Begin

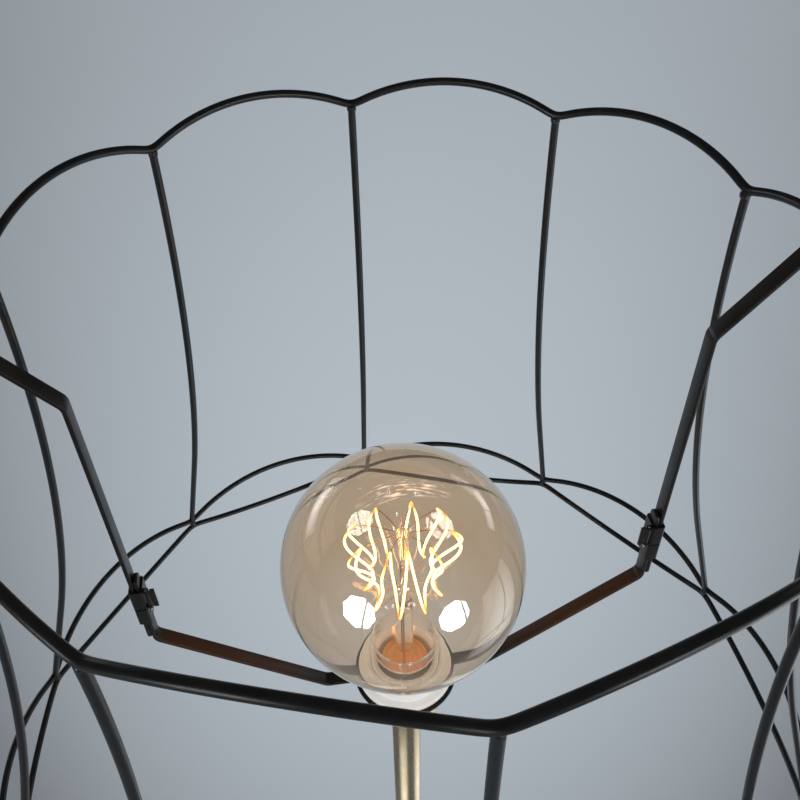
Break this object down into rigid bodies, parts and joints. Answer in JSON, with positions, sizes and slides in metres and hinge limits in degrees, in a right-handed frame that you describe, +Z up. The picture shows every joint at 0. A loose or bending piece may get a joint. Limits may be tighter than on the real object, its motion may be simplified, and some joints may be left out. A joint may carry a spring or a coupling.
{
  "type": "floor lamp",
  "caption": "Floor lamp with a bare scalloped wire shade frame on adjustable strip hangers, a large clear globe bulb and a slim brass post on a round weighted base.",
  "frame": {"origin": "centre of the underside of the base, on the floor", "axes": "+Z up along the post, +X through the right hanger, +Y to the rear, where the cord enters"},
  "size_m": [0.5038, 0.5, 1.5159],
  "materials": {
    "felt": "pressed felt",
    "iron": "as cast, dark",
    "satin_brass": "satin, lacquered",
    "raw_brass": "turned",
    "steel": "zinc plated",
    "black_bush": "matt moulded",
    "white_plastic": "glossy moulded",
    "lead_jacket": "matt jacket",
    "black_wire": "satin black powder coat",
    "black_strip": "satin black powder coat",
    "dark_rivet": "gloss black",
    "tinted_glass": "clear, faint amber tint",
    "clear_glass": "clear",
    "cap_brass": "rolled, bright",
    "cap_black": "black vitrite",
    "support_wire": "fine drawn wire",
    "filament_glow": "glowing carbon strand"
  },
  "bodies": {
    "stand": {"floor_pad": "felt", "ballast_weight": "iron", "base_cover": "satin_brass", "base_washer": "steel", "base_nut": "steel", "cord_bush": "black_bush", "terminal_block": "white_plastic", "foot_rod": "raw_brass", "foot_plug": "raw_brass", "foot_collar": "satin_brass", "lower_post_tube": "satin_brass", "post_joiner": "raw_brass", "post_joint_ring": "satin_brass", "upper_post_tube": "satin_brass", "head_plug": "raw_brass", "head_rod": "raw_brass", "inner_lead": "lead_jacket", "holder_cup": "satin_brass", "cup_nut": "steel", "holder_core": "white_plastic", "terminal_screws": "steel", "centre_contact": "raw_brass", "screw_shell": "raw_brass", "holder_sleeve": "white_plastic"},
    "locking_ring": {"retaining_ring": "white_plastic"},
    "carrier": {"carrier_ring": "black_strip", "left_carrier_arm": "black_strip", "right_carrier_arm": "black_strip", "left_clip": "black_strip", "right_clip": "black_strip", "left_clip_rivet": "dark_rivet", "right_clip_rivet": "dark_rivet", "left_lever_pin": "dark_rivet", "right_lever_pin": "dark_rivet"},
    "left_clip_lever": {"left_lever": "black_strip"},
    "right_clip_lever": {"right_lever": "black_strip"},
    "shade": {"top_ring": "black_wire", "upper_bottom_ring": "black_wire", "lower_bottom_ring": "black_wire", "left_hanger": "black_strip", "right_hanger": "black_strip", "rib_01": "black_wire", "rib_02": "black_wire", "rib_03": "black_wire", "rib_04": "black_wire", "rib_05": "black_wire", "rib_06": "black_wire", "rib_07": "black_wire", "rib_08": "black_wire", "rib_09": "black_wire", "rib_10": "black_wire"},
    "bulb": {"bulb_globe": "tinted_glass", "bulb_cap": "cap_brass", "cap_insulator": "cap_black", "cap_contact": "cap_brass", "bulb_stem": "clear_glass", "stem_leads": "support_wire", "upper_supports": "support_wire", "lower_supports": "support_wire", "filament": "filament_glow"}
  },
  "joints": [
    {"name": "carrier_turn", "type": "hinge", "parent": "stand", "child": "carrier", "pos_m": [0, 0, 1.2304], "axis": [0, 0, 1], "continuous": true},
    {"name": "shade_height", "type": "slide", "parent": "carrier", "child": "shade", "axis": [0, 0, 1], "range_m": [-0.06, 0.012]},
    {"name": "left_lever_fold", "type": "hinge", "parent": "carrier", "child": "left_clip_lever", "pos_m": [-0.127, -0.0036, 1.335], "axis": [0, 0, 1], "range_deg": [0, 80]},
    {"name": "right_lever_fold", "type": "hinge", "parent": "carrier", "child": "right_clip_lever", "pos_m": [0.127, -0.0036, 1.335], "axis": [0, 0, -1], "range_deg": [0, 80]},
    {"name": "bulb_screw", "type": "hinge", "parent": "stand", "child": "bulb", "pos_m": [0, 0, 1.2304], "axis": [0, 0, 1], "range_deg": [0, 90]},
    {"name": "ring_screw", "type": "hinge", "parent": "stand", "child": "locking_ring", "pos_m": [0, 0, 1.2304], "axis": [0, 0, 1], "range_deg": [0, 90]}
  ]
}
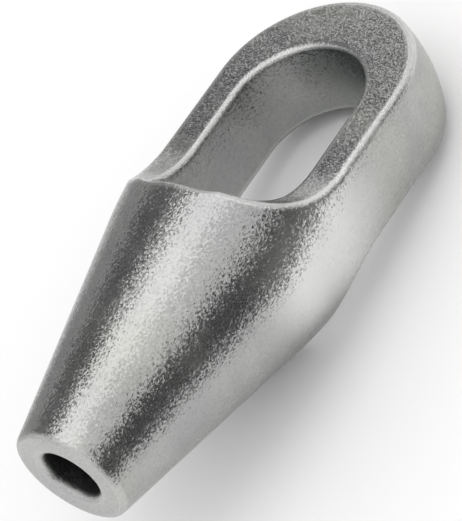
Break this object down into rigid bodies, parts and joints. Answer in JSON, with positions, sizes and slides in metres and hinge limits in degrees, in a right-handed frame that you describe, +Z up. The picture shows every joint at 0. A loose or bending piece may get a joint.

End

**Task description**
Exactly as written above, please repeat the entries.

**Written reply**
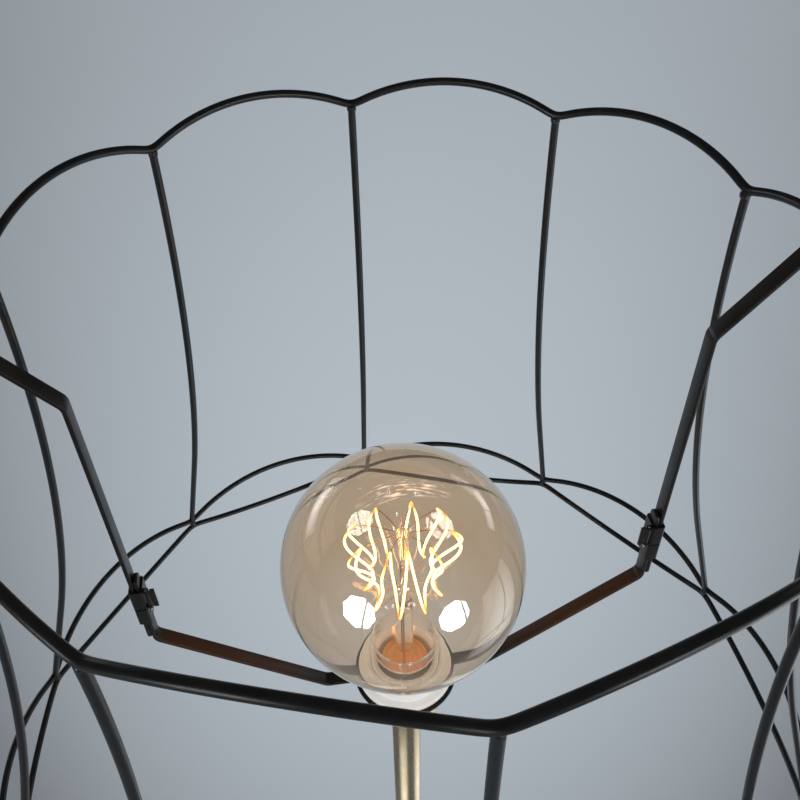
Break this object down into rigid bodies, parts and joints. Answer in JSON, with positions, sizes and slides in metres and hinge limits in degrees, in a right-handed frame that you describe, +Z up. The picture shows every joint at 0. A loose or bending piece may get a joint. Limits may be tighter than on the real object, its motion may be simplified, and some joints may be left out. A joint may carry a spring or a coupling.
{
  "type": "floor lamp",
  "caption": "Floor lamp with a bare scalloped wire shade frame on adjustable strip hangers, a large clear globe bulb and a slim brass post on a round weighted base.",
  "frame": {"origin": "centre of the underside of the base, on the floor", "axes": "+Z up along the post, +X through the right hanger, +Y to the rear, where the cord enters"},
  "size_m": [0.5038, 0.5, 1.5159],
  "materials": {
    "felt": "pressed felt",
    "iron": "as cast, dark",
    "satin_brass": "satin, lacquered",
    "raw_brass": "turned",
    "steel": "zinc plated",
    "black_bush": "matt moulded",
    "white_plastic": "glossy moulded",
    "lead_jacket": "matt jacket",
    "black_wire": "satin black powder coat",
    "black_strip": "satin black powder coat",
    "dark_rivet": "gloss black",
    "tinted_glass": "clear, faint amber tint",
    "clear_glass": "clear",
    "cap_brass": "rolled, bright",
    "cap_black": "black vitrite",
    "support_wire": "fine drawn wire",
    "filament_glow": "glowing carbon strand"
  },
  "bodies": {
    "stand": {"floor_pad": "felt", "ballast_weight": "iron", "base_cover": "satin_brass", "base_washer": "steel", "base_nut": "steel", "cord_bush": "black_bush", "terminal_block": "white_plastic", "foot_rod": "raw_brass", "foot_plug": "raw_brass", "foot_collar": "satin_brass", "lower_post_tube": "satin_brass", "post_joiner": "raw_brass", "post_joint_ring": "satin_brass", "upper_post_tube": "satin_brass", "head_plug": "raw_brass", "head_rod": "raw_brass", "inner_lead": "lead_jacket", "holder_cup": "satin_brass", "cup_nut": "steel", "holder_core": "white_plastic", "terminal_screws": "steel", "centre_contact": "raw_brass", "screw_shell": "raw_brass", "holder_sleeve": "white_plastic"},
    "locking_ring": {"retaining_ring": "white_plastic"},
    "carrier": {"carrier_ring": "black_strip", "left_carrier_arm": "black_strip", "right_carrier_arm": "black_strip", "left_clip": "black_strip", "right_clip": "black_strip", "left_clip_rivet": "dark_rivet", "right_clip_rivet": "dark_rivet", "left_lever_pin": "dark_rivet", "right_lever_pin": "dark_rivet"},
    "left_clip_lever": {"left_lever": "black_strip"},
    "right_clip_lever": {"right_lever": "black_strip"},
    "shade": {"top_ring": "black_wire", "upper_bottom_ring": "black_wire", "lower_bottom_ring": "black_wire", "left_hanger": "black_strip", "right_hanger": "black_strip", "rib_01": "black_wire", "rib_02": "black_wire", "rib_03": "black_wire", "rib_04": "black_wire", "rib_05": "black_wire", "rib_06": "black_wire", "rib_07": "black_wire", "rib_08": "black_wire", "rib_09": "black_wire", "rib_10": "black_wire"},
    "bulb": {"bulb_globe": "tinted_glass", "bulb_cap": "cap_brass", "cap_insulator": "cap_black", "cap_contact": "cap_brass", "bulb_stem": "clear_glass", "stem_leads": "support_wire", "upper_supports": "support_wire", "lower_supports": "support_wire", "filament": "filament_glow"}
  },
  "joints": [
    {"name": "carrier_turn", "type": "hinge", "parent": "stand", "child": "carrier", "pos_m": [0, 0, 1.2304], "axis": [0, 0, 1], "continuous": true},
    {"name": "shade_height", "type": "slide", "parent": "carrier", "child": "shade", "axis": [0, 0, 1], "range_m": [-0.06, 0.012]},
    {"name": "left_lever_fold", "type": "hinge", "parent": "carrier", "child": "left_clip_lever", "pos_m": [-0.127, -0.0036, 1.335], "axis": [0, 0, 1], "range_deg": [0, 80]},
    {"name": "right_lever_fold", "type": "hinge", "parent": "carrier", "child": "right_clip_lever", "pos_m": [0.127, -0.0036, 1.335], "axis": [0, 0, -1], "range_deg": [0, 80]},
    {"name": "bulb_screw", "type": "hinge", "parent": "stand", "child": "bulb", "pos_m": [0, 0, 1.2304], "axis": [0, 0, 1], "range_deg": [0, 90]},
    {"name": "ring_screw", "type": "hinge", "parent": "stand", "child": "locking_ring", "pos_m": [0, 0, 1.2304], "axis": [0, 0, 1], "range_deg": [0, 90]}
  ]
}
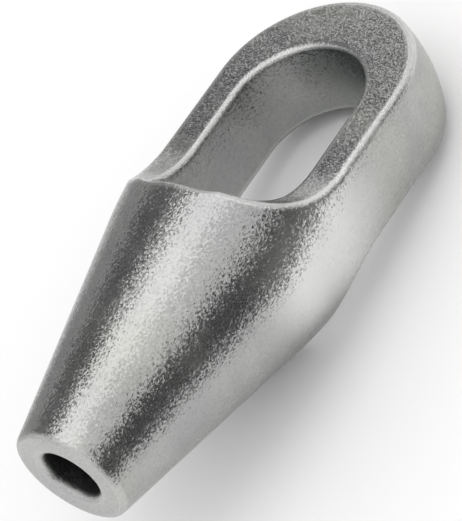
Break this object down into rigid bodies, parts and joints. Answer in JSON, with positions, sizes and slides in metres and hinge limits in degrees, in a right-handed frame that you describe, +Z up. The picture shows every joint at 0. A loose or bending piece may get a joint.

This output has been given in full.